Ante semejante evidencia, se alza sin embargo un insólito frente negacionista tan férreo como inconsistente. Algunos lo integran ante los reflejos del horror de lo real; otros, movidos por una indolencia fútil.

Se ha instalado de manera oportunista y desaprensiva aquello de vox populi, vox dei, desoyendo la grave advertencia de Alcuino de York, asesor de Carlomagno, que ya en el siglo VII alertaba: ”Y esa gente que sigue diciendo que la voz del pueblo es la voz de Dios no debería ser escuchada, porque la rectitud de las masas está siempre bastante cercana a la locura”. Al menos, en ocasiones.

Completando la desalentadora situación, y abonando la idea de que hemos entrado no sólo en la era de la posverdad sino en la de la posvergüenza, los operadores del poder corren presurosos en ayuda del vencedor, como diría Jorge Asís, disfrazando su vocación predatoria con la excusa de un nuevo servicio a la sociedad ante lo inestable que asoma la gobernanza.

¿Se puede culpar a la política, o a los políticos, de la falla del sistema? En todo caso, los políticos pueden ser acusados de sumarse al aquelarre. La crisis no es ya un estado de excepción esporádico, sino el estado natural alumbrado por la continua exacción de poder a que está sometido el sistema político aún vigente.

Ernst Cassirer alumbró la noción de universo simbólico para referirse a los fundamentos del concepto de nación moderna. Llama así al conjunto de pensamientos, representaciones y creencias que comparten una cultura o una sociedad, composición que expresa el carácter que la singulariza.

Desde estos lares, la llamada filosofía de la liberación, capitaneada por el mendocino Enrique Dussel –y desarrollada creativamente por el porteño Mario Casalla– aportó la idea de que el pueblo, en tanto tal, era sostenido por un núcleo ético-mítico del que se deriva su concepto de cultura.

Cuando el formato político que ha de contenerlo no es el correspondiente (lo que creemos sucede en la actualidad), la capacidad crítica de un pueblo y su habilidad para formular una proyección política se tornan evanescentes y se diluyen las competencias para afirmarse en la historia.

Por último, cerrando esta brevísima oferta de reconstrucción de sentido, consideremos el aporte de Bifo Berardi: “La izquierda sigue repitiendo palabras cada vez más vacías sobre la democracia. La democracia está muerta; es un ritual ineficaz cooptado por automatismos técnicos y financieros. Es un ritual inútil, porque las condiciones de formación del pensamiento colectivo y de la decisión colectiva son manipuladas por el predominio mediático del capital”.

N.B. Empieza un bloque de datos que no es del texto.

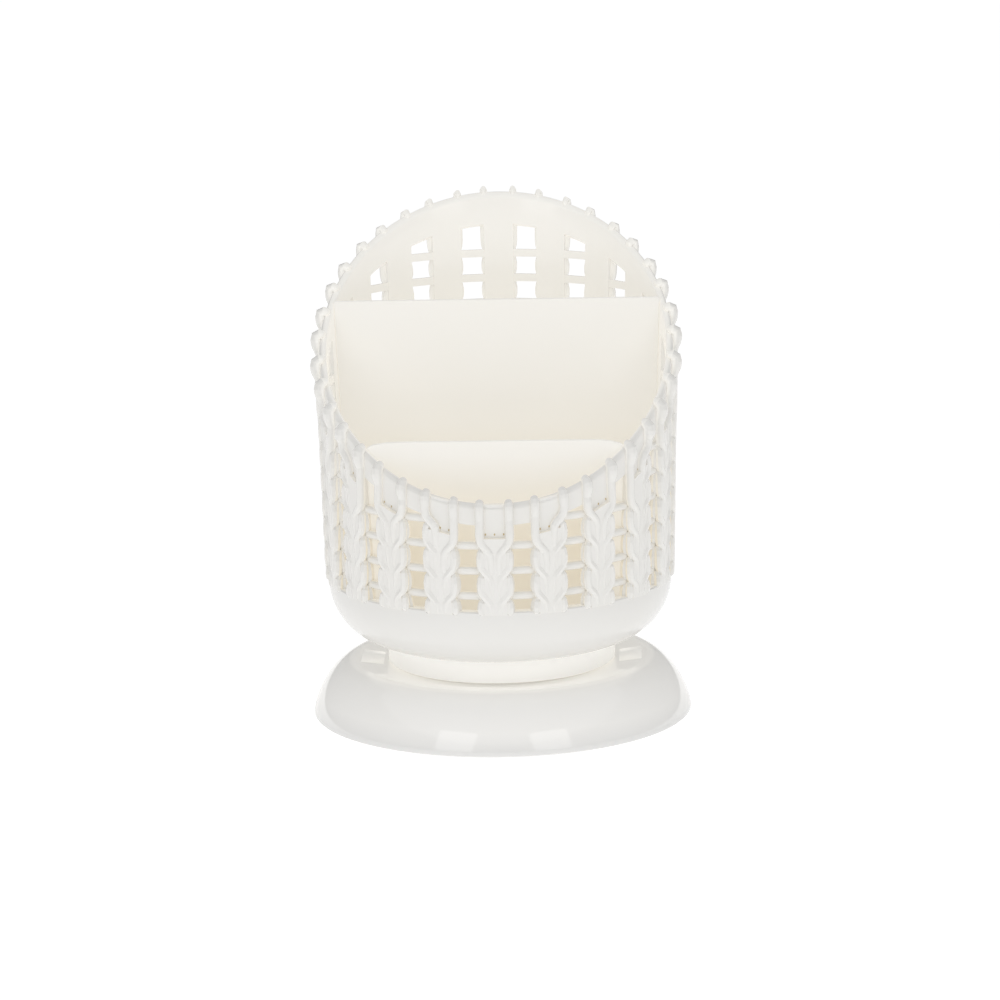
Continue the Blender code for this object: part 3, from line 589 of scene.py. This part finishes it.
# %% Bars
BAR_DEPTH = 1.75 * MM
BAR_REACH = 0.9 * MM
BAR_ROUND = 1.0 * MM
bar = bmesh.new()
bar_middle = Matrix.Translation((0.0, -BAR_DEPTH / 2, 0.0))
box(bar, bar_middle, WINDOW_WIDTH + 2 * BAR_REACH, BAR_DEPTH, BAR_HEIGHT)
outer_edges = [
    edge for edge in bar.edges
    if max(vert.co.y for vert in edge.verts) < -BAR_DEPTH / 2
    and abs(edge.verts[0].co.x - edge.verts[1].co.x) > WINDOW_WIDTH
]
round_off(bar, outer_edges, BAR_ROUND, segments=4)
bar_mesh = bpy.data.meshes.new("bar")
bar.to_mesh(bar_mesh)
bar.free()
lean = Matrix.Rotation(math.atan(WALL_TAPER), 4, "X")
bm = bmesh.new()
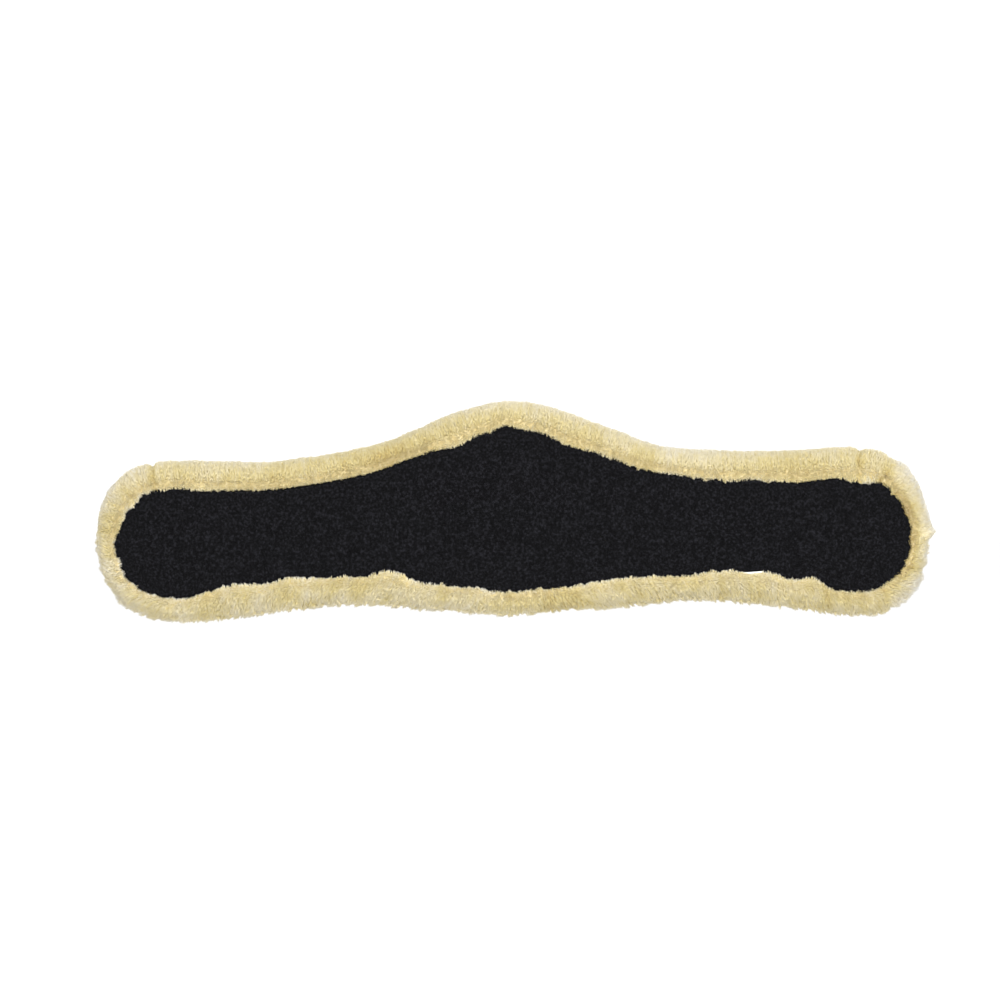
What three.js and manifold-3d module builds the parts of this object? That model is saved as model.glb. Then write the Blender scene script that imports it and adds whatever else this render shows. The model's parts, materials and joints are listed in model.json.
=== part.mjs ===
// Removable sheepskin liner for a short anatomical saddle girth.
//
// The liner is drawn lying flat, in millimetres: X runs along its length, Y across it towards the
// peaked edge, and Z through its thickness, with the face of the loop fabric at Z = 0 and the wool
// below it. The finished group is turned upright at the end, so that the loop face looks along -Y.
//
// Every layer is cut into a centre and two wings where the liner flexes. Each cut is a wedge, open
// towards the wool, with its hinge line on the loop face, so that the wings can bend both ways.

import * as THREE from 'three';
import { mergeVertices } from 'three/addons/utils/BufferGeometryUtils.js';
import Module from 'manifold-3d';

// ---------- driving dimensions, mm ----------

// Outer edge of the wool, clockwise from the tip of the left wing.
const OUTER_EDGE = [
  [-325.5, -24], [-321.5, 3], [-306, 27], [-281, 37.5], [-246, 38.5],
  [-197, 37.5], [-146, 44], [-97, 55.5], [-50, 75], [-4, 85.5],
  [36, 78], [76, 63], [120, 48], [166, 46], [214, 46.5],
  [262, 49], [293, 42.5], [315, 15], [322, -21], [312, -57],
  [290, -77], [262, -80], [214, -74.5], [144, -68.5], [74, -74.5],
  [-4, -80.5], [-66, -75.5], [-130, -72], [-191, -78.5], [-250, -85.5],
  [-288, -80], [-316, -58],
];
const EDGE_STATIONS = 92;         // stations round the liner

const ROLL_WIDTH_TOP = 21;        // outer edge to seam, along the peaked edge
const ROLL_WIDTH_BOTTOM = 18.5;   // along the lower edge
const ROLL_WIDTH_END = 16;        // round the tips of the wings

const LAYER_GAP = 0.3;            // between neighbouring layers
const LOOP_THICKNESS = 2;
const INTERLINING_THICKNESS = 1;
const FOAM_THICKNESS = 6.4;
const HIDE_THICKNESS = 1;
const PILE_LENGTH = 12.4;
const ROLL_CROWN = 1.8;           // how far the rolled wool stands above the loop face
const HIDE_ROUNDING = 1.3;        // drop from the rolled hide's faces to its rounded outer corners
const WOOL_ROUNDING = 1.1;        // the same, inside the wool and inside the hide

const THREAD_RADIUS = 0.3;
const THREAD_SIDES = 5;

const LABEL_CENTRE_X = 184;
const LABEL_WIDTH = 15;
const LABEL_HEIGHT = 7;
const LABEL_THICKNESS = 0.8;
const LABEL_PLY_GAP = 0.1;        // between its two plies
const LABEL_SETBACK = 1;          // from the edge of the loop fabric to its raw ends
const LABEL_FOLD_SEGMENTS = 4;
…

Esta visión, asaz terminante, es sin embargo cada vez más común en los analistas de la deriva histórica de nuestro mundo.

Ojalá seamos capaces de trocar el cinismo por la ilusión en el recorrido de dicha búsqueda, olvidándonos de la cáustica ironía de Michel Houellebecq: “A título personal, cuando se me habla de ‘valores democráticos’ me cuesta sentir la emoción adecuada; mi primera reacción consistiría, más bien, en morirme de risa”.